Many sugar producers in the Caribbean and Africa rely on sales to European refiners.

“The people who have been supplying Europe for a century and more are the casualties, unfortunately,” said Karl James, manager of Jamaica Cane Products Sales Ltd., a Jamaican sugar exporter.

The change also could hit the relatively high-cost producers of the Caribbean, which may now struggle to compete in Europe when prices fall with the removal of quotas.

In Europe, beet producers already have cut prices to grab market-share ahead of the 2017 reform. The impact is being felt across the sugar-cane industry. Tate & Lyle’s Thames-side refinery is now running at reduced capacity. In October, Jamaica Cane Products Sales agreed to a one-year extension on a contract to supply Tate & Lyle sugar cane at around $370 a ton. That is down from $770 a ton in the previous three-year deal.

African producers also likely will suffer as their traditional European markets become more self-sufficient.

South Africa-based Illovo, that continent’s largest sugar company, is gearing up to sell more of its sugar into Africa, where trade barriers also are tottering.
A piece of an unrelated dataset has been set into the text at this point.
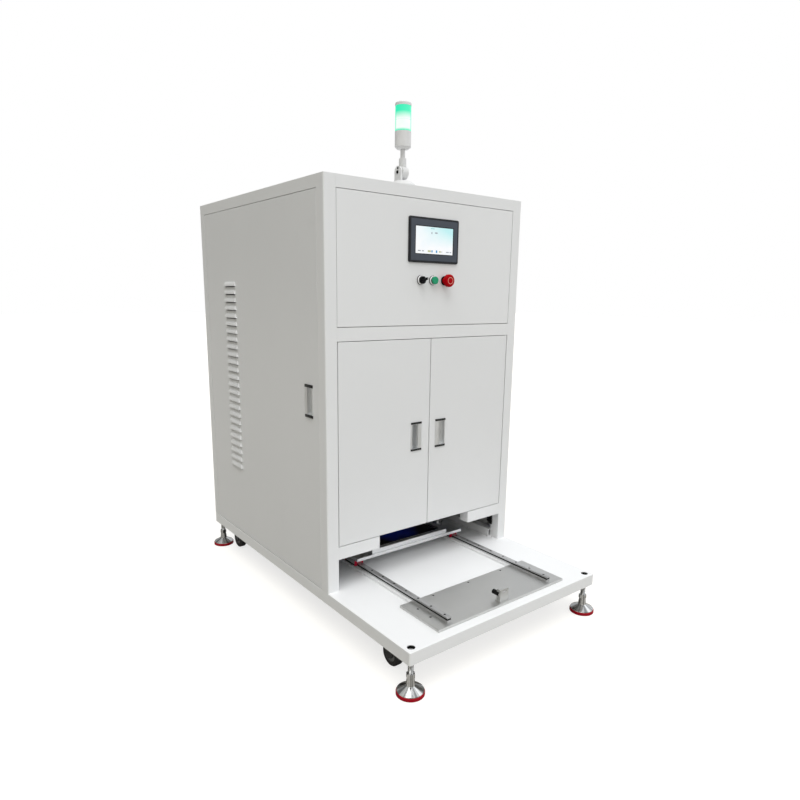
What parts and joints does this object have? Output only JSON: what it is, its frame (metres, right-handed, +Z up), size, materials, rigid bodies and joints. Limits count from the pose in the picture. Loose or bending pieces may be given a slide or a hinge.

Bilateral trade agreements between some African countries and pressure from regional trade bloc Comesa to reduce restrictions make the market look more attractive, said John Bason, finance director of Illovo’s parent, Associated British Foods ASBFY 1.44 % PLC.

In a twist on the 2005 WTO ruling that went on to fell European barriers, Brazil is now taking aim at its one-time ally, Thailand. Brazil has accused Thailand of increasing its share of the global sugar market by subsidizing exports. In a complex maneuver, the Thai government fixes domestic sugar prices, taxes the sales and uses that revenue to subsidize sugar-cane growers. Brazil says that this is a breach of WTO rules that costs its exporters around $1 billion a year.

“They want a result similar to what they got when they sued the European Union,” said João Botelho, an analyst at brokerage firm INTL FCStone Inc.